Reproduce the entire listing word for word.
= = =
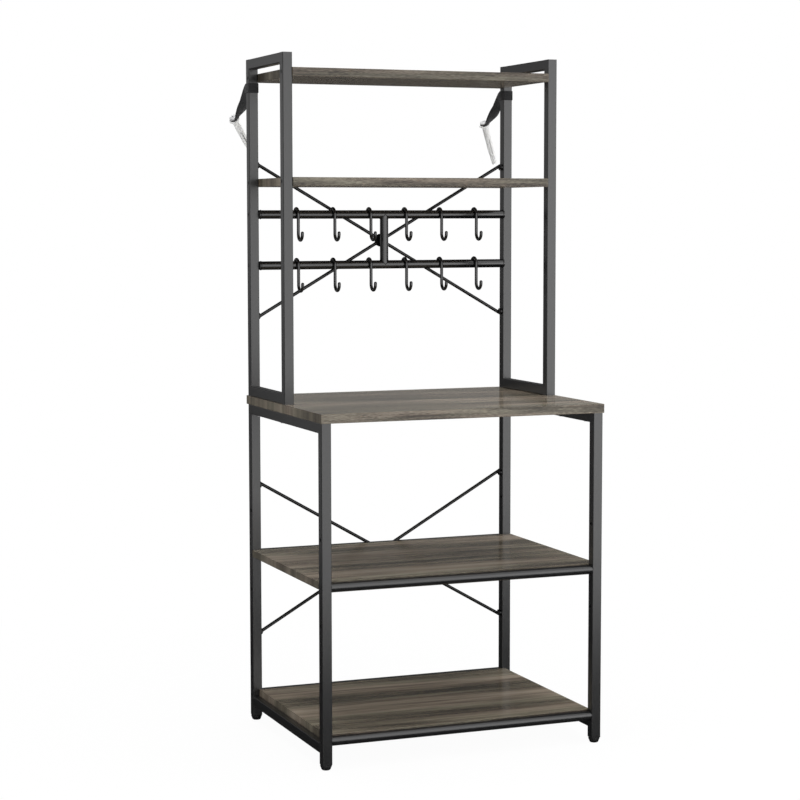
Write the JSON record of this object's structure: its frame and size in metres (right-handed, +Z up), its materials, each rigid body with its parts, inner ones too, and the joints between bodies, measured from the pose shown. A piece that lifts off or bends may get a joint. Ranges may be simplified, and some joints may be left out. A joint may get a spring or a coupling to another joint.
{
  "type": "bakers rack",
  "caption": "Freestanding kitchen bakers rack: square-tube side frames with wood boards, a countertop, a narrower hutch above, a hook rail, crossed rear braces and wall tethers.",
  "frame": {"origin": "on the floor at the centre of the four feet, between the lower frames", "axes": "+Z up, +X to the right seen from the front, the front faces -Y and the wall side is +Y"},
  "size_m": [0.6365, 0.6318, 1.393],
  "materials": {
    "frame_paint": "matt black powder coat",
    "hook_paint": "satin black coat",
    "board": "grey-brown wood grain, satin",
    "black_plastic": "matt",
    "webbing": "black webbing",
    "plug_plastic": "natural",
    "zinc_steel": "zinc plated",
    "black_steel": "black"
  },
  "bodies": {
    "rack": {"bottom_front_rail": "frame_paint", "bottom_rear_rail": "frame_paint", "bottom_shelf": "board", "brace_bolts": "black_steel", "countertop": "board", "countertop_screws": "zinc_steel", "hook_rail_bolts": "black_steel", "hook_rail_frame": "frame_paint", "hutch_bolts": "zinc_steel", "hutch_shelf_bolts": "black_steel", "left_lower_frame": "frame_paint", "left_upper_frame": "frame_paint", "leg_inserts": "black_plastic", "lower_brace_falling_rods": "frame_paint", "lower_brace_hub": "frame_paint", "lower_brace_rising_rods": "frame_paint", "middle_front_rail": "frame_paint", "middle_rear_rail": "frame_paint", "middle_shelf": "board", "rail_bolts": "black_steel", "right_lower_frame": "frame_paint", "right_upper_frame": "frame_paint", "rivet_nuts": "zinc_steel", "second_shelf": "board", "shelf_screws": "zinc_steel", "top_shelf": "board", "upper_brace_falling_rods": "frame_paint", "upper_brace_hub": "frame_paint", "upper_brace_rising_rods": "frame_paint"},
    "upper_hook_1": {"upper_hook_1": "hook_paint"},
    "upper_hook_2": {"upper_hook_2": "hook_paint"},
    "upper_hook_3": {"upper_hook_3": "hook_paint"},
    "upper_hook_4": {"upper_hook_4": "hook_paint"},
    "upper_hook_5": {"upper_hook_5": "hook_paint"},
    "upper_hook_6": {"upper_hook_6": "hook_paint"},
    "lower_hook_1": {"lower_hook_1": "hook_paint"},
    "lower_hook_2": {"lower_hook_2": "hook_paint"},
    "lower_hook_3": {"lower_hook_3": "hook_paint"},
    "lower_hook_4": {"lower_hook_4": "hook_paint"},
    "lower_hook_5": {"lower_hook_5": "hook_paint"},
    "lower_hook_6": {"lower_hook_6": "hook_paint"},
    "front_left_foot": {"front_left_foot": "black_plastic"},
    "front_right_foot": {"front_right_foot": "black_plastic"},
    "rear_left_foot": {"rear_left_foot": "black_plastic"},
    "rear_right_foot": {"rear_right_foot": "black_plastic"},
    "left_tether": {"left_wall_strap": "webbing", "left_wall_screw": "zinc_steel", "left_wall_plug": "plug_plastic"},
    "right_tether": {"right_wall_strap": "webbing", "right_wall_screw": "zinc_steel", "right_wall_plug": "plug_plastic"}
  },
  "joints": [
    {"name": "upper_hook_1_swing", "type": "hinge", "parent": "rack", "child": "upper_hook_1", "pos_m": [-0.19775, 0.2105, 1.073], "axis": [-1, 0, 0], "range_deg": [-15, 70]},
    {"name": "upper_hook_2_swing", "type": "hinge", "parent": "rack", "child": "upper_hook_2", "pos_m": [-0.11625, 0.2105, 1.073], "axis": [-1, 0, 0], "range_deg": [-15, 70]},
    {"name": "upper_hook_3_swing", "type": "hinge", "parent": "rack", "child": "upper_hook_3", "pos_m": [-0.03475, 0.2105, 1.073], "axis": [-1, 0, 0], "range_deg": [-15, 70]},
    {"name": "upper_hook_4_swing", "type": "hinge", "parent": "rack", "child": "upper_hook_4", "pos_m": [0.04675, 0.2105, 1.073], "axis": [-1, 0, 0], "range_deg": [-15, 70]},
    {"name": "upper_hook_5_swing", "type": "hinge", "parent": "rack", "child": "upper_hook_5", "pos_m": [0.12825, 0.2105, 1.073], "axis": [-1, 0, 0], "range_deg": [-15, 70]},
    {"name": "upper_hook_6_swing", "type": "hinge", "parent": "rack", "child": "upper_hook_6", "pos_m": [0.20975, 0.2105, 1.073], "axis": [-1, 0, 0], "range_deg": [-15, 70]},
    {"name": "lower_hook_1_swing", "type": "hinge", "parent": "rack", "child": "lower_hook_1", "pos_m": [-0.19775, 0.2105, 0.9664], "axis": [-1, 0, 0], "range_deg": [-15, 70]},
    {"name": "lower_hook_2_swing", "type": "hinge", "parent": "rack", "child": "lower_hook_2", "pos_m": [-0.11625, 0.2105, 0.9664], "axis": [-1, 0, 0], "range_deg": [-15, 70]},
    {"name": "lower_hook_3_swing", "type": "hinge", "parent": "rack", "child": "lower_hook_3", "pos_m": [-0.03475, 0.2105, 0.9664], "axis": [-1, 0, 0], "range_deg": [-15, 70]},
    {"name": "lower_hook_4_swing", "type": "hinge", "parent": "rack", "child": "lower_hook_4", "pos_m": [0.04675, 0.2105, 0.9664], "axis": [-1, 0, 0], "range_deg": [-15, 70]},
    {"name": "lower_hook_5_swing", "type": "hinge", "parent": "rack", "child": "lower_hook_5", "pos_m": [0.12825, 0.2105, 0.9664], "axis": [-1, 0, 0], "range_deg": [-15, 70]},
    {"name": "lower_hook_6_swing", "type": "hinge", "parent": "rack", "child": "lower_hook_6", "pos_m": [0.20975, 0.2105, 0.9664], "axis": [-1, 0, 0], "range_deg": [-15, 70]},
    {"name": "front_left_foot_height", "type": "slide", "parent": "rack", "child": "front_left_foot", "axis": [0, 0, -1], "range_m": [0, 0.008]},
    {"name": "front_right_foot_height", "type": "slide", "parent": "rack", "child": "front_right_foot", "axis": [0, 0, -1], "range_m": [0, 0.008]},
    {"name": "rear_left_foot_height", "type": "slide", "parent": "rack", "child": "rear_left_foot", "axis": [0, 0, -1], "range_m": [0, 0.008]},
    {"name": "rear_right_foot_height", "type": "slide", "parent": "rack", "child": "rear_right_foot", "axis": [0, 0, -1], "range_m": [0, 0.008]},
    {"name": "left_tether_slide", "type": "slide", "parent": "rack", "child": "left_tether", "axis": [0, 0, -1], "range_m": [-0.001, 0.13]},
    {"name": "right_tether_slide", "type": "slide", "parent": "rack", "child": "right_tether", "axis": [0, 0, -1], "range_m": [-0.001, 0.13]}
  ]
}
= = =
▶ [FINISHED TASK]
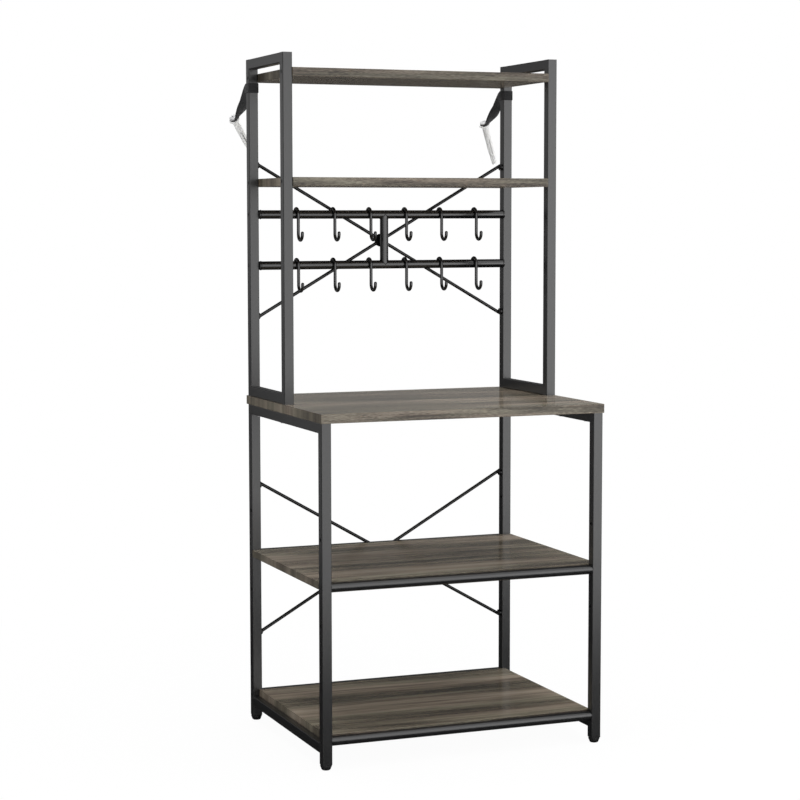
Write the JSON record of this object's structure: its frame and size in metres (right-handed, +Z up), its materials, each rigid body with its parts, inner ones too, and the joints between bodies, measured from the pose shown. A piece that lifts off or bends may get a joint. Ranges may be simplified, and some joints may be left out. A joint may get a spring or a coupling to another joint.
{
  "type": "bakers rack",
  "caption": "Freestanding kitchen bakers rack: square-tube side frames with wood boards, a countertop, a narrower hutch above, a hook rail, crossed rear braces and wall tethers.",
  "frame": {"origin": "on the floor at the centre of the four feet, between the lower frames", "axes": "+Z up, +X to the right seen from the front, the front faces -Y and the wall side is +Y"},
  "size_m": [0.6365, 0.6318, 1.393],
  "materials": {
    "frame_paint": "matt black powder coat",
    "hook_paint": "satin black coat",
    "board": "grey-brown wood grain, satin",
    "black_plastic": "matt",
    "webbing": "black webbing",
    "plug_plastic": "natural",
    "zinc_steel": "zinc plated",
    "black_steel": "black"
  },
  "bodies": {
    "rack": {"bottom_front_rail": "frame_paint", "bottom_rear_rail": "frame_paint", "bottom_shelf": "board", "brace_bolts": "black_steel", "countertop": "board", "countertop_screws": "zinc_steel", "hook_rail_bolts": "black_steel", "hook_rail_frame": "frame_paint", "hutch_bolts": "zinc_steel", "hutch_shelf_bolts": "black_steel", "left_lower_frame": "frame_paint", "left_upper_frame": "frame_paint", "leg_inserts": "black_plastic", "lower_brace_falling_rods": "frame_paint", "lower_brace_hub": "frame_paint", "lower_brace_rising_rods": "frame_paint", "middle_front_rail": "frame_paint", "middle_rear_rail": "frame_paint", "middle_shelf": "board", "rail_bolts": "black_steel", "right_lower_frame": "frame_paint", "right_upper_frame": "frame_paint", "rivet_nuts": "zinc_steel", "second_shelf": "board", "shelf_screws": "zinc_steel", "top_shelf": "board", "upper_brace_falling_rods": "frame_paint", "upper_brace_hub": "frame_paint", "upper_brace_rising_rods": "frame_paint"},
    "upper_hook_1": {"upper_hook_1": "hook_paint"},
    "upper_hook_2": {"upper_hook_2": "hook_paint"},
    "upper_hook_3": {"upper_hook_3": "hook_paint"},
    "upper_hook_4": {"upper_hook_4": "hook_paint"},
    "upper_hook_5": {"upper_hook_5": "hook_paint"},
    "upper_hook_6": {"upper_hook_6": "hook_paint"},
    "lower_hook_1": {"lower_hook_1": "hook_paint"},
    "lower_hook_2": {"lower_hook_2": "hook_paint"},
    "lower_hook_3": {"lower_hook_3": "hook_paint"},
    "lower_hook_4": {"lower_hook_4": "hook_paint"},
    "lower_hook_5": {"lower_hook_5": "hook_paint"},
    "lower_hook_6": {"lower_hook_6": "hook_paint"},
    "front_left_foot": {"front_left_foot": "black_plastic"},
    "front_right_foot": {"front_right_foot": "black_plastic"},
    "rear_left_foot": {"rear_left_foot": "black_plastic"},
    "rear_right_foot": {"rear_right_foot": "black_plastic"},
    "left_tether": {"left_wall_strap": "webbing", "left_wall_screw": "zinc_steel", "left_wall_plug": "plug_plastic"},
    "right_tether": {"right_wall_strap": "webbing", "right_wall_screw": "zinc_steel", "right_wall_plug": "plug_plastic"}
  },
  "joints": [
    {"name": "upper_hook_1_swing", "type": "hinge", "parent": "rack", "child": "upper_hook_1", "pos_m": [-0.19775, 0.2105, 1.073], "axis": [-1, 0, 0], "range_deg": [-15, 70]},
    {"name": "upper_hook_2_swing", "type": "hinge", "parent": "rack", "child": "upper_hook_2", "pos_m": [-0.11625, 0.2105, 1.073], "axis": [-1, 0, 0], "range_deg": [-15, 70]},
    {"name": "upper_hook_3_swing", "type": "hinge", "parent": "rack", "child": "upper_hook_3", "pos_m": [-0.03475, 0.2105, 1.073], "axis": [-1, 0, 0], "range_deg": [-15, 70]},
    {"name": "upper_hook_4_swing", "type": "hinge", "parent": "rack", "child": "upper_hook_4", "pos_m": [0.04675, 0.2105, 1.073], "axis": [-1, 0, 0], "range_deg": [-15, 70]},
    {"name": "upper_hook_5_swing", "type": "hinge", "parent": "rack", "child": "upper_hook_5", "pos_m": [0.12825, 0.2105, 1.073], "axis": [-1, 0, 0], "range_deg": [-15, 70]},
    {"name": "upper_hook_6_swing", "type": "hinge", "parent": "rack", "child": "upper_hook_6", "pos_m": [0.20975, 0.2105, 1.073], "axis": [-1, 0, 0], "range_deg": [-15, 70]},
    {"name": "lower_hook_1_swing", "type": "hinge", "parent": "rack", "child": "lower_hook_1", "pos_m": [-0.19775, 0.2105, 0.9664], "axis": [-1, 0, 0], "range_deg": [-15, 70]},
    {"name": "lower_hook_2_swing", "type": "hinge", "parent": "rack", "child": "lower_hook_2", "pos_m": [-0.11625, 0.2105, 0.9664], "axis": [-1, 0, 0], "range_deg": [-15, 70]},
    {"name": "lower_hook_3_swing", "type": "hinge", "parent": "rack", "child": "lower_hook_3", "pos_m": [-0.03475, 0.2105, 0.9664], "axis": [-1, 0, 0], "range_deg": [-15, 70]},
    {"name": "lower_hook_4_swing", "type": "hinge", "parent": "rack", "child": "lower_hook_4", "pos_m": [0.04675, 0.2105, 0.9664], "axis": [-1, 0, 0], "range_deg": [-15, 70]},
    {"name": "lower_hook_5_swing", "type": "hinge", "parent": "rack", "child": "lower_hook_5", "pos_m": [0.12825, 0.2105, 0.9664], "axis": [-1, 0, 0], "range_deg": [-15, 70]},
    {"name": "lower_hook_6_swing", "type": "hinge", "parent": "rack", "child": "lower_hook_6", "pos_m": [0.20975, 0.2105, 0.9664], "axis": [-1, 0, 0], "range_deg": [-15, 70]},
    {"name": "front_left_foot_height", "type": "slide", "parent": "rack", "child": "front_left_foot", "axis": [0, 0, -1], "range_m": [0, 0.008]},
    {"name": "front_right_foot_height", "type": "slide", "parent": "rack", "child": "front_right_foot", "axis": [0, 0, -1], "range_m": [0, 0.008]},
    {"name": "rear_left_foot_height", "type": "slide", "parent": "rack", "child": "rear_left_foot", "axis": [0, 0, -1], "range_m": [0, 0.008]},
    {"name": "rear_right_foot_height", "type": "slide", "parent": "rack", "child": "rear_right_foot", "axis": [0, 0, -1], "range_m": [0, 0.008]},
    {"name": "left_tether_slide", "type": "slide", "parent": "rack", "child": "left_tether", "axis": [0, 0, -1], "range_m": [-0.001, 0.13]},
    {"name": "right_tether_slide", "type": "slide", "parent": "rack", "child": "right_tether", "axis": [0, 0, -1], "range_m": [-0.001, 0.13]}
  ]
}